A Ceremonial Kukri with Hand-carved Dragon on its Blade

The blade on this Kukri is 18" long and shaped resembles the 'BhojPure style' and includes two accompanying knives. As this Kukri is of a large size the knives also are larger than normal, with a blade of approx  4". The handles on all of them are made from Rosewood, with Brass fittings. The scabbard is wood covered with Water Buffalo Leather with Brass fittings. All the forging and making of this Kukri is done by hand and using only conventional / domestic tools. It takes three men one whole day to finish this Kukri.

The blade is then engraved by hand with a Dragon on both sides, using only basic tools (you can watch our video below of the craftsman engraving a blade).

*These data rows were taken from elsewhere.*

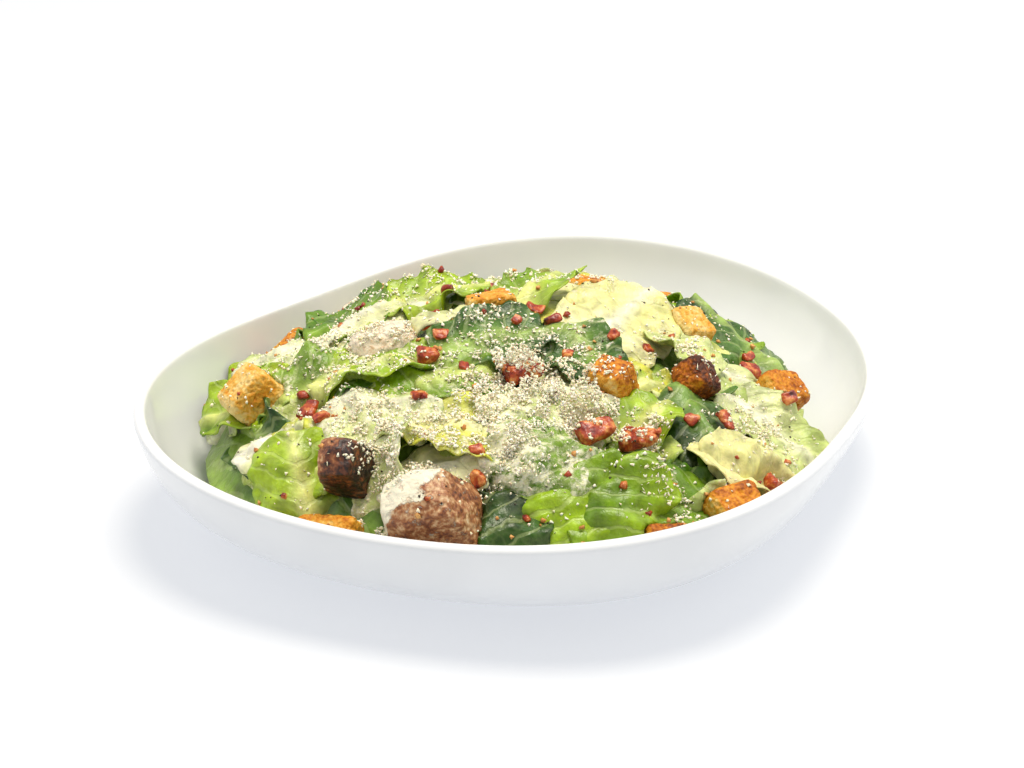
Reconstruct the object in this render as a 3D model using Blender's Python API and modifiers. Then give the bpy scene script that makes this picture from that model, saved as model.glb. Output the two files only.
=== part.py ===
"""Chicken caesar salad in a white bowl with a wavy rim.

The bowl is turned, then its rim is pulled out of round. The salad is one heap: a core that fills the bowl up to
a low dome, with the leaves that show fused on. Croutons, chicken and bacon are pieces of their own, each seated
in the heap. Run with: blender --background --python part.py
"""

import math
import random

import bmesh
import bpy
from mathutils import Matrix, Vector, noise
from mathutils.bvhtree import BVHTree

MM = 0.001

# Bowl. Its origin is the middle of the foot, on the table. The rim's curve is a circle with a few waves on it,
# each given as (waves round the rim, cosine share, sine share).
FOOT_RADIUS = 80 * MM
RIM_RADIUS = 136.3 * MM
RIM_CENTRE = (12 * MM, -6 * MM)
RIM_OUT_OF_ROUND = ((2, 0.004, 0.084), (3, -0.046, -0.005), (4, 0.0, 0.027))
RIM_HEIGHT = 45 * MM
RIM_WAVE = ((1, -2.0 * MM, 2.7 * MM), (2, -1.7 * MM, -1.3 * MM), (3, -2.9 * MM, -1.9 * MM))
WALL_THICKNESS = 4.2 * MM
FLOOR_THICKNESS = 5.5 * MM
BOWL_STEPS = 44
# The wall from foot to rim, as (share of the way out, share of the way up).
WALL_CURVE = (
    (0.0, 0.0), (0.16, 0.02), (0.32, 0.055), (0.50, 0.13), (0.66, 0.245),
    (0.79, 0.40), (0.89, 0.58), (0.96, 0.78), (1.0, 0.97),
)

# Heap. The dome is what the eye takes as the salad's surface, and the core lies a leaf's depth below it.
GAP = 0.35 * MM
HEAP_CENTRE = (3 * MM, -1 * MM)
HEAP_RADIUS = 115 * MM
HEAP_EDGE_HEIGHT = 20 * MM
HEAP_RISE = 51 * MM
HEAP_FALL = 0.6
CORE_BELOW_DOME = 8.5 * MM
CORE_RINGS = 7

# A leaf is cut romaine: a slab with rounded corners, bent along and across and ruffled at its edges.
LEAF_THICKNESS = 1.0 * MM
LEAF_CELLS = (3, 3)
LEAF_CORNER = 0.62
LEAF_RAGGED = 0.10

# Leaves that show from the front, in mm and degrees:
# (name, x, y, lift, yaw, pitch, roll, length, width, cup, curl, ruffle).
# Yaw 0 points the leaf's tip to +X. Pitch lifts the tip, and roll lifts the side to the left of the tip.
# Cup and curl are how far the sides and the ends bend, up if positive, and ruffle is the waves' height.
SHOWN_LEAVES = (
    ("left_under", -92, -47, 2, -58, 4, 24, 56, 30, 3, -4, 2),
    ("left_tip", -96, -23, 5, 168, 4, -12, 42, 30, 4, -2, 2),
    ("left_rib", -80, -53, 5, 18, 4, -10, 32, 24, -2, 2, 1),
    ("left_bright", -70, -79, 5, 84, 24, 6, 48, 34, -6, -4, 3),
    ("inner_fold", -39, -83, 5, 76, 16, -34, 48, 26, 4, -4, 2),
    ("left_yellow", -65, -54, 7, -14, 2, -6, 34, 28, -2, -2, 2),
    ("left_dressed", -63, -33, 6, 24, 3, 6, 46, 34, 3, -3, 3),
    ("back_left_white", -80, 4, 6, 172, 4, 4, 44, 34, -3, -2, 3),
    ("back_left_cream", -55, 10, 6, 36, 4, 0, 46, 34, -5, -3, 1),
    ("mid_left_green", -44, -32, 8, 4, 2, -8, 50, 28, 3, -3, 2),
    ("mid_left_pale", -43, -54, 7, -8, 0, -8, 50, 36, -3, -3, 3),
    ("top_left_green", -26, 28, 6, 12, 4, 4, 46, 32, 4, -3, 2),
    ("top_strip", -19, -7, 10, 12, 2, -4, 36, 15, -1, -1, 0),
    ("top_dark", -3, -24, 8, 22, 4, 6, 48, 32, 4, -3, 2),
    ("top_dark_right", 27, -27, 8, -58, 2, 8, 38, 30, 3, -3, 3),
    ("top_fan", 44, 6, 9, 62, 12, 10, 58, 46, -5, -4, 4),
    ("top_tip", 14, 32, 8, 64, 12, -8, 42, 32, 4, -3, 2),
    ("right_back_dark", 90, 42, 7, 148, 8, -8, 50, 40, -4, -2, 2),
    ("right_white", 68, -5, 6, -46, 2, 4, 34, 22, 2, -2, 2),
    ("right_pale", 88, -10, 6, -32, 3, 6, 40, 28, -3, -3, 2),
    ("right_broad", 97, -35, 7, -26, 4, 10, 50, 36, 5, -3, 3),
    ("right_dark", 71, -52, 7, -62, 2, 4, 46, 32, -3, -3, 2),
    ("right_ruffle", 85, -63, 7, -4, 2, -12, 50, 26, 2, -2, 5),
    ("right_low", 60, -88, 3, 14, 4, -14, 40, 30, 4, -3, 2),
    ("front_large", 22, -97, 7, 82, 10, -6, 52, 58, -7, -5, 4),
    ("centre_yellow", -10, -71, 6, -24, 2, -12, 48, 36, 4, -4, 3),
    ("centre_pale", 17, -55, 8, -8, 2, -8, 52, 46, -4, -3, 2),
    ("centre_right", 50, -59, 7, 58, 8, -16, 28, 24, 3, -2, 1),
    ("centre_low", 54, -77, 5, 4, 4, -10, 38, 28, -3, -3, 3),
    ("front_cream", -23, -85, 6, 18, 6, -10, 40, 30, -3, -3, 2),
)

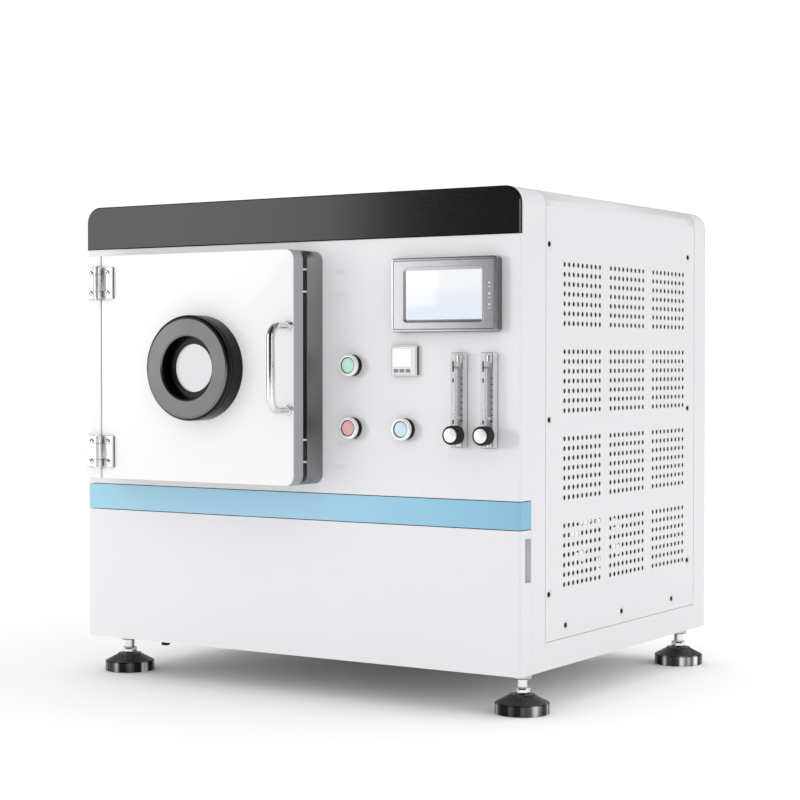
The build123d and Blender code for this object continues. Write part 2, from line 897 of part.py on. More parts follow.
def rear_panel():
    side = rear_panel_width / 2
    panel = block(-side, side, back_y, back_y + sheet, base_z + rear_panel_low, base_z + rear_panel_high)
    panel -= on_back(axis_x, back_y, axis_z, rod(port_radius + panel_clear, 0, sheet))
    for x in gas_places():
        panel -= on_back(x, back_y, base_z + gas_z, rod(gas_radius + panel_clear / 2, 0, sheet))
    panel -= on_back(fan_x - half, back_y, base_z + fan_z, rod(fan_bore, 0, sheet))
    mouth = Box(inlet_width - 2 * inlet_proud, inlet_height - 2 * inlet_proud, 4 * sheet)
    return panel - on_back(inlet_x - half, back_y, base_z + inlet_z, mouth)


def vacuum_port():
    out = port_out
    inside = -port_inside
    taper = port_flange_taper
    port = turned((port_bore, inside), (port_radius, inside), (port_radius, out - port_flange_thick - taper),
                  (port_flange_radius, out - port_flange_thick), (port_flange_radius, out), (port_bore, out))
    return on_back(axis_x, back_y, axis_z, port)


def vacuum_valve():
    """Angle valve between the chamber and the rear port, with its drive on top."""
    high = -port_inside
    body = Pos(0, 0, high - valve_size / 2) * Box(valve_size, valve_size, valve_size)
    drive_width = valve_size * valve_drive_share
    drive = Pos(0, -(valve_size + valve_height) / 2, high - valve_size / 2) * Box(drive_width, valve_height, drive_width)
    low = -(cab_depth - chamber_depth)
    pipe = rod(port_radius + pipe_wall, low, high - valve_size)
    return on_back(axis_x, back_y, axis_z, body + drive + pipe)


def gas_places():
    return [gas_x - gas_pitch / 2 - half, gas_x + gas_pitch / 2 - half]


def gas_inlet():
    """Gas valve block inside, with its two tube fittings that stand out of the rear panel."""
    body = Box(gas_block_width, gas_block_height, gas_block_depth)
    inlet = on_back(gas_x - half, back_y - gas_inside - gas_block_depth / 2, base_z + gas_z, body)
    fitting = turned((gas_bore, -gas_inside), (gas_radius, -gas_inside), (gas_radius, gas_out - gas_edge),
                     (gas_radius - gas_edge, gas_out), (gas_bore, gas_out))
    for x in gas_places():
        inlet += on_back(x, back_y, base_z + gas_z, fitting)
    return inlet


def fan_frame():
    depth = fan_depth
    frame = rounded(fan_size, fan_size, fan_corner, -depth, 0) - rod(fan_bore, -depth, 0)
    back = -depth + fan_back
    frame += rod(fan_hub, -depth, back)
    for turn in range(3):
        reach = fan_bore + 2 * fan_overlap
        strut = Pos(0, reach / 2, -depth + fan_back / 2) * Box(fan_strut, reach, fan_back)
        frame += Rot(0, 0, 120 * turn) * strut
    frame += rod(fan_shaft, -depth, -fan_back)
    return on_back(fan_x - half, back_y, base_z + fan_z, frame)


def fan_rotor():
    low = -fan_depth + fan_back + fan_hub_gap
    high = -fan_back
    rotor = rod(fan_hub, low, high)
    tip = fan_bore - fan_tip_clear
    reach = tip - fan_hub + fan_overlap
    for turn in range(fan_blades):
        blade = Rot(blade_angle, 0, 0) * Box(reach, blade_thick, (high - low) * blade_share)
        blade = Pos(tip - reach / 2, 0, (low + high) / 2) * blade
        rotor += Rot(0, 0, turn * 360 / fan_blades) * blade
    rotor &= rod(tip, low, high)
    rotor -= rod(fan_shaft + fit_gap, low, high)
    return on_back(fan_x - half, back_y, base_z + fan_z, rotor)


def mains_inlet():
    face = sheet + inlet_proud
    flange = rounded(inlet_width, inlet_height, inlet_corner, sheet, face)
    body_width = inlet_width - 2 * inlet_proud - panel_clear
    body_height = inlet_height - 2 * inlet_proud - panel_clear
    body = Pos(0, 0, sheet - inlet_depth / 2) * Box(body_width, body_height, inlet_depth)
    mouth = Box(inlet_mouth_width, inlet_mouth_height, inlet_mouth_depth)
    inlet = flange + body - Pos(0, 0, face - inlet_mouth_depth / 2) * mouth
    level = face - inlet_pin_sink - inlet_pin_length / 2
    pin = Box(inlet_pin_width, inlet_pin_height, inlet_pin_length)
    for x, y in ((-inlet_pin_pitch, -inlet_pin_drop), (0, inlet_pin_lift), (inlet_pin_pitch, -inlet_pin_drop)):
        inlet += Pos(x, y, level) * pin
    return on_back(inlet_x - half, back_y, base_z + inlet_z, inlet)


def rf_generator():
    """Closed unit on the cabinet floor, with its matching network inside."""
    low = base_z + sheet
    x0 = generator_x - generator_width / 2 - half
    y1 = back_y - generator_back
    y0 = y1 - generator_depth
    wall = generator_sheet
    unit = block(x0, x0 + generator_width, y0, y1, low, low + generator_height)
    unit = chamfer(unit.edges().filter_by(Axis.Z), generator_edge)
    return unit - block(x0 + wall, x0 + generator_width - wall, y0 + wall, y1 - wall, low, low + generator_height - wall)


def pressure_gauge():
    low = axis_z + cavity_height / 2 + chamber_wall
    y = front_y + gauge_back
    gauge = rod(gauge_radius, low, low + gauge_height) + rod(gauge_radius + gauge_foot, low, low + gauge_foot_height)
    gauge += rod(gauge_radius / 2 - gauge_clear, low - chamber_wall, low)
    return Pos(axis_x, y, 0) * gauge


def write(name, shape):
    """Write one node, a single solid or a group of separate solids."""
    solids = shape if isinstance(shape, list) else [shape]
    solids = [solid for piece in solids for solid in piece.solids()]
    node = solids[0] if len(solids) == 1 else Compound(children=solids)
    export_step(node, f"parts/{name}.step")


def main():
    os.makedirs("parts", exist_ok=True)
    makers = [chassis_frame, u_cover, header_panel, band_trim, lower_cover, foot_nuts, chamber_flange, chamber_box,
              door_plate, hinge_block, door_back_plate, door_seal, door_catches, hinge_fixed_leaves,
              hinge_door_leaves, hinge_pins, window_ring, window_glass, window_gasket, door_handle, hmi_housing,
              hmi_screen, meter_case, meter_display, button_collars, button_bezels, button_blocks, sample_tray,
              tray_rails, upper_electrode, inner_deck, rear_panel, vacuum_port, vacuum_valve, gas_inlet, fan_frame,
              fan_rotor, mains_inlet, rf_generator, pressure_gauge]
    for maker in makers:
        write(maker.__name__, maker())
    corners = ("front_left", "front_right", "rear_left", "rear_right")
    for corner, (x, y) in zip(corners, foot_places()):
        write(f"foot_pad_{corner}", foot_pad(x, y))
        write(f"foot_stud_{corner}", foot_stud(x, y))
    for index, name in enumerate(("start_button", "stop_button", "power_button")):
        write(name, button_cap(index))
    for index in range(3):
        write(f"meter_key_{index + 1}", meter_key(index))
    for index, letter in enumerate("ab"):
        write(f"flowmeter_{letter}", flowmeter(index))
        write(f"flow_float_{letter}", flow_float(index))
        write(f"valve_knob_{letter}", valve_knob(index))


main()
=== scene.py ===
# %% [markdown]
# A bench-top plasma cleaner: a white steel cabinet with a vacuum chamber behind a hinged door.
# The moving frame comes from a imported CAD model. Each cell below gives one piece or one finish
# the look of the real thing, and rides it on the CAD body that carries it.

# %% Load the frame
import json
import math

import bmesh
import bpy
from mathutils import Matrix, Vector


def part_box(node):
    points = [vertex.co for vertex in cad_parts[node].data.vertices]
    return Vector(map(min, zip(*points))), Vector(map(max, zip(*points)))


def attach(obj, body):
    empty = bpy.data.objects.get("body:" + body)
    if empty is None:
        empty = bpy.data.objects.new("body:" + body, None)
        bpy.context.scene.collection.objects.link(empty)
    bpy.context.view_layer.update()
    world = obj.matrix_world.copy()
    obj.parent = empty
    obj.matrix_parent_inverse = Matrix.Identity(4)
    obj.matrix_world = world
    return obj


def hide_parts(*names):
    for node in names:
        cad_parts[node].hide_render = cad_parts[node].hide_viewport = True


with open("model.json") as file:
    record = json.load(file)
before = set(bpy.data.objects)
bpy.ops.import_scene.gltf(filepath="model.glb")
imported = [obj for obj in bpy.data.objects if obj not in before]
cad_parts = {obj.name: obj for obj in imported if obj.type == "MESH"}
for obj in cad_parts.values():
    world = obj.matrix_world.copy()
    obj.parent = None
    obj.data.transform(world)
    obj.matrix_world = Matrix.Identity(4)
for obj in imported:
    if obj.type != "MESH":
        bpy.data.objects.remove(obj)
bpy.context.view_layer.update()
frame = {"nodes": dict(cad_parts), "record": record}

scene = bpy.context.scene
mm = 0.001
node_slots = {part["node"]: part["material_slot"] for part in frame["record"]["subparts"]}

# %% [markdown]
# Where the front panel and the cabinet's underside lie. Every piece on the front is placed from
# these planes and from the boxes of the CAD nodes, so a change in the CAD model carries through.

# %% Datum planes
front_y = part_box("chassis_frame")[0][1]
base_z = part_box("chassis_frame")[0][2]
half_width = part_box("chassis_frame")[1][0]
door_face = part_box("door_plate")[0][1]
print("front", round(front_y, 4), "underside", round(base_z, 4), "half width", round(half_width, 4))

# %% [markdown]
# A photograph of a product this size is taken from a few metres off with a long lens, so the
# cabinet's edges stay nearly parallel. The camera stands to the right of the front and looks
# very slightly down.

# %% Camera
camera_data = bpy.data.cameras.new("camera")
camera_data.lens = 86.68
camera_data.sensor_width = 36.0
camera = bpy.data.objects.new("camera", camera_data)
camera.location = (1.5976, -2.48855, 0.4774)
camera.rotation_euler = (math.radians(88.815), 0.0, math.radians(32.4))
scene.collection.objects.link(camera)
scene.camera = camera
print("camera is", round(camera.location.length, 2), "m from the origin")

# %% [markdown]
# A product studio is a white room with a few soft lights. The white surround fills the shadows.
# Metal and gloss would look like chalk if they mirrored that white, so in mirror reflections the
# surround is dim, as black flags beside a real set make it. It is darkest behind the camera and
# paler towards the back, so bent metal shows dark and light bands.

# %% Surround


def set_inputs(node, **values):
    """Set inputs of a shader node by their names."""
    for socket, value in values.items():
        node.inputs[socket.replace("_", " ")].default_value = value


def add_node(tree, kind, **values):
    """A new shader node with some of its inputs set."""
    node = tree.nodes.new("ShaderNode" + kind)
    set_inputs(node, **values)
    return node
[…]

This engraving normally takes a day on a standard blade, so much longer on this Kukri. The craftsmen who particularly belong to the “Newars” community of Kathmandu have ancient ties with carving and making sculptures.

This Kukri although decorative, is still a fully usable Kukri.

This is a large type of kukri used for sacrificing animals in festivals. “Dashain”, the main festival of Nepalese, which mostly falls in October.

Historically speaking, 18inch Large Dragon Kukri is primarily made for display and religious ceremonies; but it can be a lethal combat khukuri; as a no.1 combat khukuri for a soldier. It has also been made for the honorary and distinguished people to mark a deed or one’s position. This large version of Khukuri is believed to have existed centuries back but was only realized during the Gorkha campaign of uniting Nepal as one big country in mid 1700’s. The battles witnessed excessive use of large Khukuri by Gorkhalis (Gorkha Army) which has also been documented and exhibited in the National Arsenal Museum in Kathmandu, Nepal.